His plot goes array, as he kidnaps Santa Claus and attempts to hand out his own version of "presents" to the horror of all the boys and girls of Christmastown. Between the soundtrack, the plot and the refreshing twist on what you might view as a "Christmas Movie", I've always found “The Nightmare Before Christmas” to be wildly entertaining.
Home Alone (1990)
Kevin McCallister (Macaulay Culkin) is a mischievous 8-year-old, who gets accidentally left behind when the rest of his family leaves for a vacation in Paris. At first, Kevin views the empty house as a dream come true, but that quickly turns into a nightmare as two con men attempt to rob his family's home. The movie then becomes a deadly game of cat and mouse, as Kevin attempts to outwit the two burglars with homemade contraptions.
National Lampoon's Christmas Vacation (1989)
Clark Griswold (Chevy Chase) attempts to put on the perfect family Christmas for his wife and two kids, from a family tree, house decorations, and a holiday bonus. Just when Clark was turning a corner, everything goes haywire. His cousin, Eddie (Randy Quaid) shows up unannounced, his boss goes back on his word and Clark finds himself in a slew of awkward situations.
The Santa Clause (1994)
Tim Allen stars as Scott, a divorced dad who gains custody of his son on Christmas Eve. After an unfortunate accident, Scott is magically teleported to the North Pole, where he is forced to take the place of Santa Claus for the next year. Random weight gain and unexpected white beard growth prove to Scott that he isn't dreaming after all.
A Charlie Brown Christmas (1965)
No Christmas celebration can be complete without this classic short film about Charlie Brown and the Yuletide blues. Between the classic songs and the underlying theme of the film, it's a holiday staple for any viewing party.
It's A Wonderful Life (1946)
We'll take this one out of the time machine, as the film is produced in black and white. The movie revolves around George Bailey, who has so many problems stacking on top of each other that he is close to doing something drastic. Instead, a guardian angel turns the tide and shows George what all his good deeds over the years have done for his town.
Bill Murray stars in this more modern-day remake of "A Christmas Carol". Murray is cast as Frank Cross, a wealthy television executive with a cold heart and sinister selfishness. After firing one of his employees on Christmas Eve, Cross is visited by the three ghosts of Christmas to give him a chance to rethink his life and correct a few wrongs along the way.
Miracle on 34th Street (1947)
Another timeless classic from the 1940s, Miracle on 34th Street is a story about a man named Kris Kringle, who fills in for an intoxicated Santa in the Macy's Thanksgiving Day parade. While he attempts to tell the people of Manhattan that he is the real Santa Claus, he is forced to defend his mental sanity and authenticity in front of a crowded courtroom.

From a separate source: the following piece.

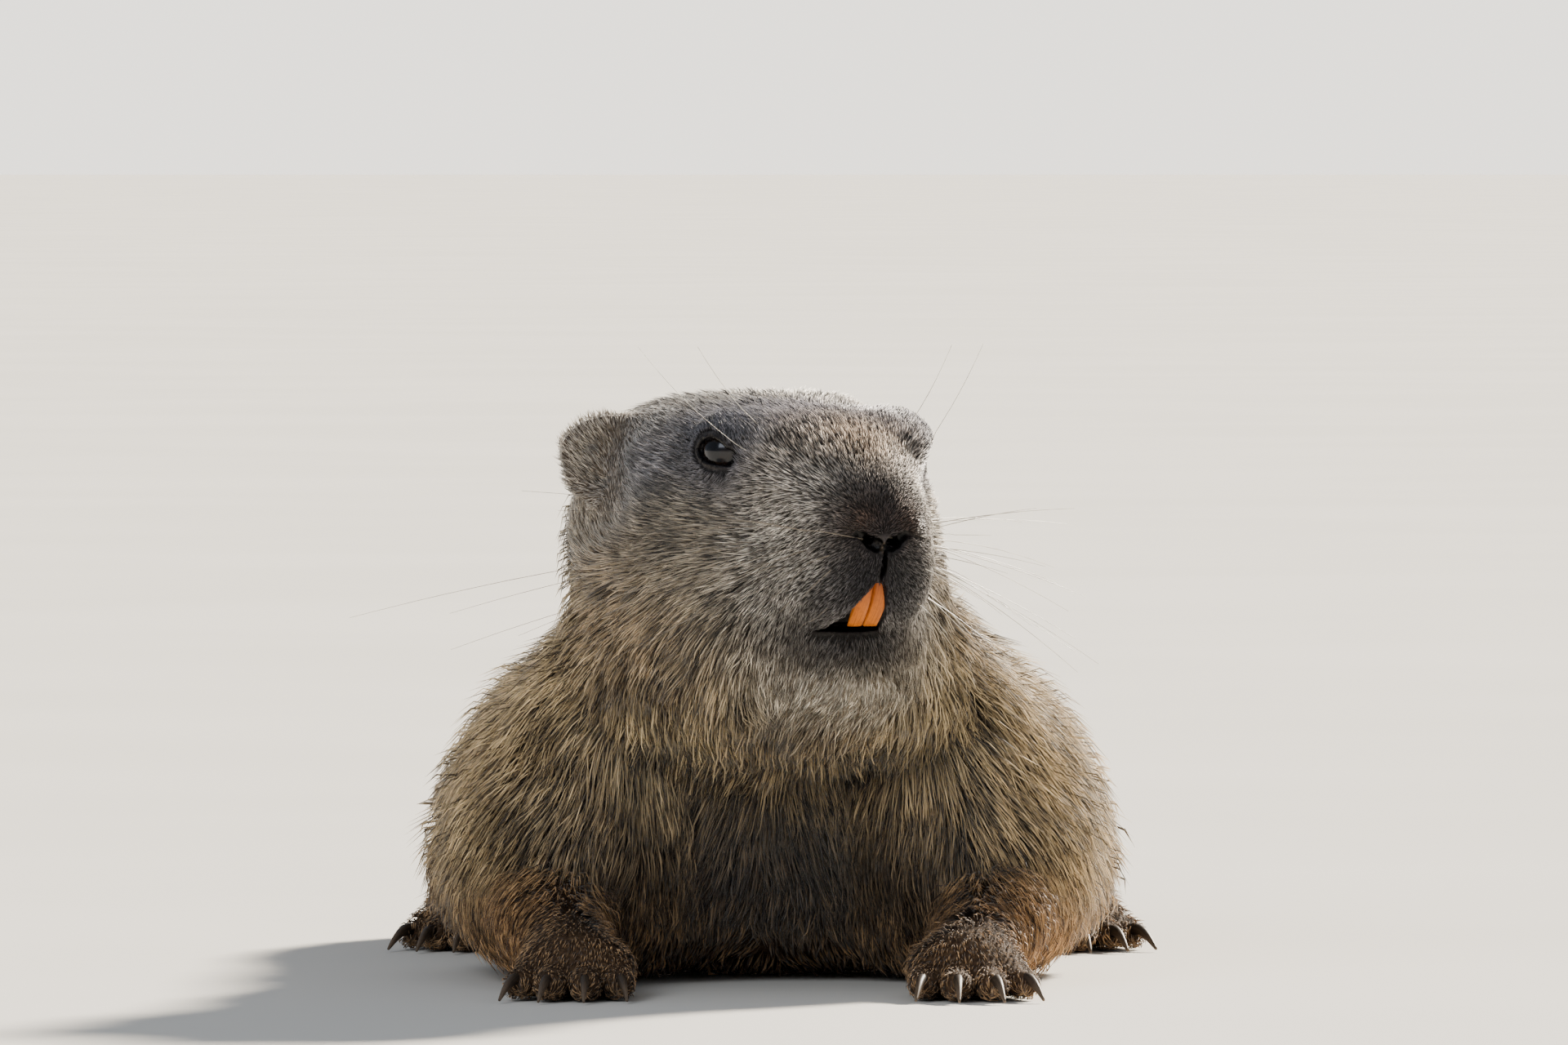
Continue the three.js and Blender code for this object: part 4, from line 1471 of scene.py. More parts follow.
@dataclass
class Skin:
    """The one skin of the animal.

    Attributes:
        fine: Size of its faces on the head, in mm.
        across: Size of its faces across the body.
        lengthwise: Size of its faces along the body.
        head_x: Stretch of x in which the faces are fine.
        head_y: Stretch of y in which they are.
        head_z: Stretch of z in which they are.
        refined: Masses of the head's frame round which its faces are split once more.
    """

    fine: float = 1.15
    across: float = 3.2
    lengthwise: float = 4.0
    head_x: tuple[float, float] = (-62.0, 52.0)
    head_y: tuple[float, float] = (-268.0, -142.0)
    head_z: tuple[float, float] = (88.0, 165.0)
    refined: tuple[Field, ...] = (
        both((30, 38, 8), (7, 9, 7)),
        Ellipsoid((0, 72, -14), (14, 10, 9)),
        Ellipsoid((0, 64, -32), (14, 14, 10)),
    )

    def grow(self, coat: CoatMap, shift: float) -> None:
        """Makes the mesh.

        Args:
            coat: The map of the coat.
            shift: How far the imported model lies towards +Y of these numbers, in mm.
        """
        self.coat = coat
        self.field = SkinField(coat)
        self.shift = shift
        axes = (
            graded(-118.0, 118.0, self.head_x, self.fine, self.across),
            graded(-276.0, 316.0, self.head_y, self.fine, self.lengthwise),
            graded(-3.0, 172.0, self.head_z, self.fine, self.across),
        )
        corners, quads = NetMaker(self.field, axes).surface()
        corners = settled(self.field, corners, 1.2)
        self.piece = mesh_of("skin", corners, quads, shift)
        self.refine()
        log.info("skin: %d corners, %d triangles", len(self.corners), len(self.triangles))

    def refine(self) -> None:
        """Splits the faces round the eyes, nose and mouth, and lays the new corners on the skin."""
        mesh = self.piece.data
        made = bmesh.new()
        made.from_mesh(mesh)
        places = np.array([v.co for v in made.verts]) / MM - [0, self.shift, 0]
        near = self.to_refine(places) < 0
        edges = [e for e in made.edges if near[e.verts[0].index] and near[e.verts[1].index]]
        bmesh.ops.subdivide_edges(made, edges=edges, cuts=1, use_grid_fill=True)
        made.verts.index_update()
        bmesh.ops.triangulate(made, faces=made.faces[:])
        made.to_mesh(mesh)
        made.free()
        places = np.empty(len(mesh.vertices) * 3, dtype=np.float32)
        mesh.vertices.foreach_get("co", places)
        places = places.reshape(-1, 3).astype(float) / MM - [0, self.shift, 0]
        near = self.to_refine(places) < 1.0
        places[near] = settled(self.field, places[near], 0.8)
        mesh.vertices.foreach_set("co", ((places + [0, self.shift, 0]) * MM).astype(np.float32).ravel())
        mesh.update()
        triangles = np.empty(len(mesh.polygons) * 3, dtype=np.int32)
        mesh.loops.foreach_get("vertex_index", triangles)
        self.corners = places
        self.triangles = triangles.reshape(-1, 3)

    def to_refine(self, places: Points) -> Numbers:
        """Distance in mm from each point of the body's frame to the masses that are refined."""
        in_head = HEAD.inward(places)
        return np.min([field(in_head) for field in self.refined], axis=0)

    def dress(self, finish: SkinFinish) -> None:
        """Paints the skin in the coat's markings and puts it in place of the solids of flesh.

        Args:
            finish: Its finish.
        """
        mesh = self.piece.data
        weights = self.coat.weights(self.corners)
        bare, tone = self.field.bareness(HEAD.inward(self.corners))
        put_values(mesh, "under", weights @ colours_of("under"))
        put_values(mesh, "over", weights @ colours_of("over"))
        put_values(mesh, "bare", bare)
        put_values(mesh, "tone", tone)
        mesh.materials.append(finish.make())
        pairs = ("foreleg", "forefoot", "hindleg", "hindfoot", "ear")
        sides = [f"{part}_{side}" for part in pairs for side in SIDES]
        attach(self.piece, "root")
        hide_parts("head", "lower_jaw", "neck", "trunk", "tail", *sides)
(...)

Christmas with the Kranks (2004)
Tim Allen and Jamie Lee Curtis star as Luther and Nora Krank, two newly minted empty nesters who attempt to escape the holiday season for a cruise in the Caribbean instead. The trip is stalled by their over-the-top neighbors (played by Dan Aykroyd and M. Emmet Walsh), as the Kranks become social outcasts for their lack of holiday cheer.